* **SHORT PROBLEM**:
Set down word for word each line from the start of the listing through the line that contains "PANEL_INSET = HALF - PANEL_HIGH.x", both included.

* **DATA EXCERPT**:

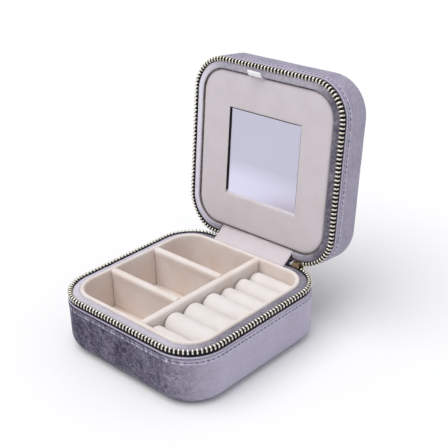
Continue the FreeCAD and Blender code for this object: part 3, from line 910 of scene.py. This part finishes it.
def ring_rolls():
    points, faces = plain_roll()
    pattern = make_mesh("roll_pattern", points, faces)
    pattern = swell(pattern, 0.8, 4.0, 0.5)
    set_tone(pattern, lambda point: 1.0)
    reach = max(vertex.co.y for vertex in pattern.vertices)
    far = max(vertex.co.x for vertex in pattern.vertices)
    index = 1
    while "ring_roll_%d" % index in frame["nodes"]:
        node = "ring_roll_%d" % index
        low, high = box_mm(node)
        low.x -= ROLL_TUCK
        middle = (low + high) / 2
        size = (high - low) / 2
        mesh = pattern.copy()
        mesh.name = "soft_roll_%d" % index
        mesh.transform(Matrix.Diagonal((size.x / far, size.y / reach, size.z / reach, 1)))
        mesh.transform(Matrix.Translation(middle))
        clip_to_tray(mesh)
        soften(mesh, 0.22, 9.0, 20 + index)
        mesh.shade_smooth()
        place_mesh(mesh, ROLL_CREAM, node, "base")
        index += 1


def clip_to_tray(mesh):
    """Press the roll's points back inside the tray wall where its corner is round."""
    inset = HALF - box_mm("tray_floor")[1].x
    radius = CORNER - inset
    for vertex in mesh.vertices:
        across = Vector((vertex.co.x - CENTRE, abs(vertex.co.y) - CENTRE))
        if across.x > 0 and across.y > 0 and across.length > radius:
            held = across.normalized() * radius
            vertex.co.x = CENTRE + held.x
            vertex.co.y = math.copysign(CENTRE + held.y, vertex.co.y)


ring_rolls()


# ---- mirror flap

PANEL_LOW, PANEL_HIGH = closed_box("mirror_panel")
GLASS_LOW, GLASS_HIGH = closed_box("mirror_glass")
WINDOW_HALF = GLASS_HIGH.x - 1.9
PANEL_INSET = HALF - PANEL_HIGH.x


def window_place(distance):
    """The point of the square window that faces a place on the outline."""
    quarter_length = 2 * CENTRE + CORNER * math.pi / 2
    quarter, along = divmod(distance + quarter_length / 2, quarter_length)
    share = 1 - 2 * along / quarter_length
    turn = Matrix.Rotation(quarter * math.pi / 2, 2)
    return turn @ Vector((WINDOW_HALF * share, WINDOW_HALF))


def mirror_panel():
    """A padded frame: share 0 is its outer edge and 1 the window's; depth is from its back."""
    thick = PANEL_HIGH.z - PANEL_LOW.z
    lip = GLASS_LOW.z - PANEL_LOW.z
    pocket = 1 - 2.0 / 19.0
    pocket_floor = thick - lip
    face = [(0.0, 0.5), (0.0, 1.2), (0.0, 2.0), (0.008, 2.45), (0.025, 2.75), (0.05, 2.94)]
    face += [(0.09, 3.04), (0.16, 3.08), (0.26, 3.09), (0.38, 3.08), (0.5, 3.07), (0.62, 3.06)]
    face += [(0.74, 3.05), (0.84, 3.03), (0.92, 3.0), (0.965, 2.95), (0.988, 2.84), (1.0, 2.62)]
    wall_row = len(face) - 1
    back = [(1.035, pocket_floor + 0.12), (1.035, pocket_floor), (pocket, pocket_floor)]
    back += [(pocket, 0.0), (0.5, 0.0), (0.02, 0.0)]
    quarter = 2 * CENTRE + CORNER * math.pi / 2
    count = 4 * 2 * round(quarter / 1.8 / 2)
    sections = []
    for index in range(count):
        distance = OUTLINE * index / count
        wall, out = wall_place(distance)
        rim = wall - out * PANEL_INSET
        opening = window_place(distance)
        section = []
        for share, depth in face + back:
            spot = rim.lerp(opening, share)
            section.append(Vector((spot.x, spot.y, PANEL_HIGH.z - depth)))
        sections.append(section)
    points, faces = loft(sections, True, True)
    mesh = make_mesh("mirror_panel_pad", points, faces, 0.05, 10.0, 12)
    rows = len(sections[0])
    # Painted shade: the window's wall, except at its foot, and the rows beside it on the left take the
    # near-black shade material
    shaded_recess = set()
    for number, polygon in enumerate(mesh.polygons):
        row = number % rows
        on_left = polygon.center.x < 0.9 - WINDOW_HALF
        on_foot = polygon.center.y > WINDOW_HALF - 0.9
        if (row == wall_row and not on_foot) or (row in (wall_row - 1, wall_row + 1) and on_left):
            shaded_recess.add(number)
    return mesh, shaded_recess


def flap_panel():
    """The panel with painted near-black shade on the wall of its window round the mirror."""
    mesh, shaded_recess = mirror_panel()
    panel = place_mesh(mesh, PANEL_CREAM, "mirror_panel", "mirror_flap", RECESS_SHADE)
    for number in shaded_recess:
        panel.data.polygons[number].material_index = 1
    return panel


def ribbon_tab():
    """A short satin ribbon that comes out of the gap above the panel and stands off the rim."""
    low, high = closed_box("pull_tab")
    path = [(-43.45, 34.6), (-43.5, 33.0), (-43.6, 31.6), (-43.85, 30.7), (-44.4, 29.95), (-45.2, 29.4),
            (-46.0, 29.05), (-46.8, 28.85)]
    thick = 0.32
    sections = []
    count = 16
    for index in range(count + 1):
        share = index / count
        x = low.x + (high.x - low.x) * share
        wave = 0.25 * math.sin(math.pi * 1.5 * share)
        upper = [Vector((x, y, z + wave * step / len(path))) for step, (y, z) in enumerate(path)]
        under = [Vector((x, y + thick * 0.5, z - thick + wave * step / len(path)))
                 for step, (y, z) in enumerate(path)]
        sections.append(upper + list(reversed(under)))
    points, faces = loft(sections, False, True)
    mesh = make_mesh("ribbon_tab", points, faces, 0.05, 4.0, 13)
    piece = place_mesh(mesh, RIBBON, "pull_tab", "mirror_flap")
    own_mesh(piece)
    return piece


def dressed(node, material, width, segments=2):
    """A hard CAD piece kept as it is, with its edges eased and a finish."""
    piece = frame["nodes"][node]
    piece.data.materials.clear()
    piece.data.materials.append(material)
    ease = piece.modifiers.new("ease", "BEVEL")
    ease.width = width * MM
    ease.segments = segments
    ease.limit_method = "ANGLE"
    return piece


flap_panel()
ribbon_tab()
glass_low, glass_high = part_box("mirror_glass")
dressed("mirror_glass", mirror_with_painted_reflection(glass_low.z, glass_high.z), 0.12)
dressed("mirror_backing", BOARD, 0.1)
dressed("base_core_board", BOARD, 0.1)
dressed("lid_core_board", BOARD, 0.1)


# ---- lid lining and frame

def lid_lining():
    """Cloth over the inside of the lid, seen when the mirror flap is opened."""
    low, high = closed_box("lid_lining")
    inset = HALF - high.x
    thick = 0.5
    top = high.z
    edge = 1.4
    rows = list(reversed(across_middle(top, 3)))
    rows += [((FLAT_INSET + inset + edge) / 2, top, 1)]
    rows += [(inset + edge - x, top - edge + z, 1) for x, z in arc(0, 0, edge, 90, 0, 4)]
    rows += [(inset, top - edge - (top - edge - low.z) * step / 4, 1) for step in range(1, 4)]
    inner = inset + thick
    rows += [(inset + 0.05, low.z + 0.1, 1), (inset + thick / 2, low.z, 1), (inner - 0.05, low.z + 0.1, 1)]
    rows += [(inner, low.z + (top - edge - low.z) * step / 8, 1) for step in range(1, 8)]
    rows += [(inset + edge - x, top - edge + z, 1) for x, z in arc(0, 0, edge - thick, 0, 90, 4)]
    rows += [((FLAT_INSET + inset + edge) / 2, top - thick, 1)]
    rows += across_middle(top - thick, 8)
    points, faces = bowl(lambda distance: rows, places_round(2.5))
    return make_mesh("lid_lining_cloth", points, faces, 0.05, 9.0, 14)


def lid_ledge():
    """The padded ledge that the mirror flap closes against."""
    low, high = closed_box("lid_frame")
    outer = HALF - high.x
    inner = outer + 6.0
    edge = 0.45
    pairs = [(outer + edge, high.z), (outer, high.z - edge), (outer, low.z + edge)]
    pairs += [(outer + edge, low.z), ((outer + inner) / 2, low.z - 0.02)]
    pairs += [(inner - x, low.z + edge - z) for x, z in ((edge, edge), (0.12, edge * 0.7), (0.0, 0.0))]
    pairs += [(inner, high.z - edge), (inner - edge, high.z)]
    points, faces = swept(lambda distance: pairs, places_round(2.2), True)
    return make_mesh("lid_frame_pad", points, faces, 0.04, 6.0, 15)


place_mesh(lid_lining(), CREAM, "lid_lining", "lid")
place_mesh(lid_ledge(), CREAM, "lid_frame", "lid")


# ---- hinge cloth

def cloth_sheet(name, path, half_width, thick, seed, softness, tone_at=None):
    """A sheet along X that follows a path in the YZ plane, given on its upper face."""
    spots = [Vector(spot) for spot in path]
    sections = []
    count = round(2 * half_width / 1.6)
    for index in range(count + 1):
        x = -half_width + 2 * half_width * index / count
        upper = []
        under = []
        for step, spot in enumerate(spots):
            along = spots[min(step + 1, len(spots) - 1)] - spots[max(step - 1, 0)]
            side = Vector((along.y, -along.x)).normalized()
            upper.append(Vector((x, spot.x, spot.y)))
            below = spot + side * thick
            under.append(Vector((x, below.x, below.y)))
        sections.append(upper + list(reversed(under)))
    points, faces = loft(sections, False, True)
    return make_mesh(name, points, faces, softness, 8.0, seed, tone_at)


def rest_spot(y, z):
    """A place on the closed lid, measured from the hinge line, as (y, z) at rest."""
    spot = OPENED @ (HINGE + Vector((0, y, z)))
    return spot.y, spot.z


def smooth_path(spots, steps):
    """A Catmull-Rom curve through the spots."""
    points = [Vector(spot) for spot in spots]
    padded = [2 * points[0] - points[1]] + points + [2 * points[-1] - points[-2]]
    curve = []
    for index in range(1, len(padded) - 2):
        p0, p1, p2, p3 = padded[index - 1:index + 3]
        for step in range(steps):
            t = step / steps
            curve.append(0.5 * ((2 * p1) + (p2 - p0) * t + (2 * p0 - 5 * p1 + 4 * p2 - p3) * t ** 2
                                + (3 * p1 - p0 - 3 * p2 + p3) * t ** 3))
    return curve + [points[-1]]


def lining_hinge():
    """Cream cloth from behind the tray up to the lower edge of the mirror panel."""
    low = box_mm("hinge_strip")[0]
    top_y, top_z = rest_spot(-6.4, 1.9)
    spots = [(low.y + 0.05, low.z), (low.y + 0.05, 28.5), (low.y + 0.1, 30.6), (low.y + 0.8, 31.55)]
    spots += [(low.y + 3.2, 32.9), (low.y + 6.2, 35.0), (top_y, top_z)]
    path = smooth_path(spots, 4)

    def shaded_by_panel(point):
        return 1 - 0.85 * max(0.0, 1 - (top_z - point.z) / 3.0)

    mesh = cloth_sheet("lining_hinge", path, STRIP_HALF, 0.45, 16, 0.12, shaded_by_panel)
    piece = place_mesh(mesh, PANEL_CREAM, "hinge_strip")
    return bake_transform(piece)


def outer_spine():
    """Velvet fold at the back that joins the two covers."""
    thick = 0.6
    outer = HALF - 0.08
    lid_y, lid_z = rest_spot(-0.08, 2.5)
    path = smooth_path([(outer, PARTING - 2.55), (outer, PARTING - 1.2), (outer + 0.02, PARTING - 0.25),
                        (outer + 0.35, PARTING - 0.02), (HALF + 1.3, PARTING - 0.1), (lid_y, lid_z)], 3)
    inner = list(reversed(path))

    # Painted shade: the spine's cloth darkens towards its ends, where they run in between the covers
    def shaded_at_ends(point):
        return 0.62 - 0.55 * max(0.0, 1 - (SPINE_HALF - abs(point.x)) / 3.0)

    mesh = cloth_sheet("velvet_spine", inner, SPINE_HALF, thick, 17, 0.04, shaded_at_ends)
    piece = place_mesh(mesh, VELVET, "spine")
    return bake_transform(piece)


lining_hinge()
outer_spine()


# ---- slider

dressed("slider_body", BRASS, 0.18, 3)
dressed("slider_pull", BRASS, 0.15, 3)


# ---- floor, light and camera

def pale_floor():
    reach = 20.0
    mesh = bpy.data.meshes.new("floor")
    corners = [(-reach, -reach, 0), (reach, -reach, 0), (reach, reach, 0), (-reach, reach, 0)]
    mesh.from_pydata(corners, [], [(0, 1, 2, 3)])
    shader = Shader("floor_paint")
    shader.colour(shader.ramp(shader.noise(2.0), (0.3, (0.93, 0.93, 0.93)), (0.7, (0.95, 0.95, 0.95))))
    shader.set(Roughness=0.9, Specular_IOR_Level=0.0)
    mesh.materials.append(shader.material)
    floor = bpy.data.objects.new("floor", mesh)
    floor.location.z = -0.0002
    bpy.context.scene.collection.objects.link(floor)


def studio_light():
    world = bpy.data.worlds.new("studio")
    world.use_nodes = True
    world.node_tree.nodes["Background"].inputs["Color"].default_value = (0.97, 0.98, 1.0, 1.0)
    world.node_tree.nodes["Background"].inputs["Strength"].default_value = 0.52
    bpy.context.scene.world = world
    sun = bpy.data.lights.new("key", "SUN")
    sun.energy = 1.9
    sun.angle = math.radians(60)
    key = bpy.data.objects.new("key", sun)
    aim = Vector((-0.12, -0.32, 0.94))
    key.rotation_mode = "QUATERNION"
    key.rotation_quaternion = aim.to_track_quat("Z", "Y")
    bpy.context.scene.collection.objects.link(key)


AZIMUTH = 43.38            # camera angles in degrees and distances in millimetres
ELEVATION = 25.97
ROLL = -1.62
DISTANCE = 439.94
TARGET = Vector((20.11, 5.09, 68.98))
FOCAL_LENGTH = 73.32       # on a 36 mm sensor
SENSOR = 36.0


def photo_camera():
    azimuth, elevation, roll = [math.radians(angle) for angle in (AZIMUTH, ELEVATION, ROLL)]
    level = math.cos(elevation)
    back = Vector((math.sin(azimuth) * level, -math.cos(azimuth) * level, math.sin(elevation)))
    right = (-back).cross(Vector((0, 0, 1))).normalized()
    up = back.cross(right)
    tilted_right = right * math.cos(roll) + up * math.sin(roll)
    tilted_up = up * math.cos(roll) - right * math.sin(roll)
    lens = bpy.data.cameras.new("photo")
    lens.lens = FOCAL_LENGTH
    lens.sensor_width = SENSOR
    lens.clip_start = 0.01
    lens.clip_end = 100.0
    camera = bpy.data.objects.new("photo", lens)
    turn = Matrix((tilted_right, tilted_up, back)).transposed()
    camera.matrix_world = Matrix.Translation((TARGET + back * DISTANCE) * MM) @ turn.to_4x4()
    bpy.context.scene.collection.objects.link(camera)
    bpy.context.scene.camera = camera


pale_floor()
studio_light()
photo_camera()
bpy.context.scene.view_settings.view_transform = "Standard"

* **RESULT BELOW**:
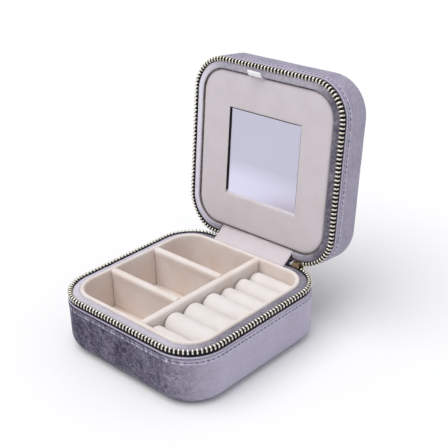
Continue the FreeCAD and Blender code for this object: part 3, from line 910 of scene.py. This part finishes it.
def ring_rolls():
    points, faces = plain_roll()
    pattern = make_mesh("roll_pattern", points, faces)
    pattern = swell(pattern, 0.8, 4.0, 0.5)
    set_tone(pattern, lambda point: 1.0)
    reach = max(vertex.co.y for vertex in pattern.vertices)
    far = max(vertex.co.x for vertex in pattern.vertices)
    index = 1
    while "ring_roll_%d" % index in frame["nodes"]:
        node = "ring_roll_%d" % index
        low, high = box_mm(node)
        low.x -= ROLL_TUCK
        middle = (low + high) / 2
        size = (high - low) / 2
        mesh = pattern.copy()
        mesh.name = "soft_roll_%d" % index
        mesh.transform(Matrix.Diagonal((size.x / far, size.y / reach, size.z / reach, 1)))
        mesh.transform(Matrix.Translation(middle))
        clip_to_tray(mesh)
        soften(mesh, 0.22, 9.0, 20 + index)
        mesh.shade_smooth()
        place_mesh(mesh, ROLL_CREAM, node, "base")
        index += 1


def clip_to_tray(mesh):
    """Press the roll's points back inside the tray wall where its corner is round."""
    inset = HALF - box_mm("tray_floor")[1].x
    radius = CORNER - inset
    for vertex in mesh.vertices:
        across = Vector((vertex.co.x - CENTRE, abs(vertex.co.y) - CENTRE))
        if across.x > 0 and across.y > 0 and across.length > radius:
            held = across.normalized() * radius
            vertex.co.x = CENTRE + held.x
            vertex.co.y = math.copysign(CENTRE + held.y, vertex.co.y)


ring_rolls()


# ---- mirror flap

PANEL_LOW, PANEL_HIGH = closed_box("mirror_panel")
GLASS_LOW, GLASS_HIGH = closed_box("mirror_glass")
WINDOW_HALF = GLASS_HIGH.x - 1.9
PANEL_INSET = HALF - PANEL_HIGH.x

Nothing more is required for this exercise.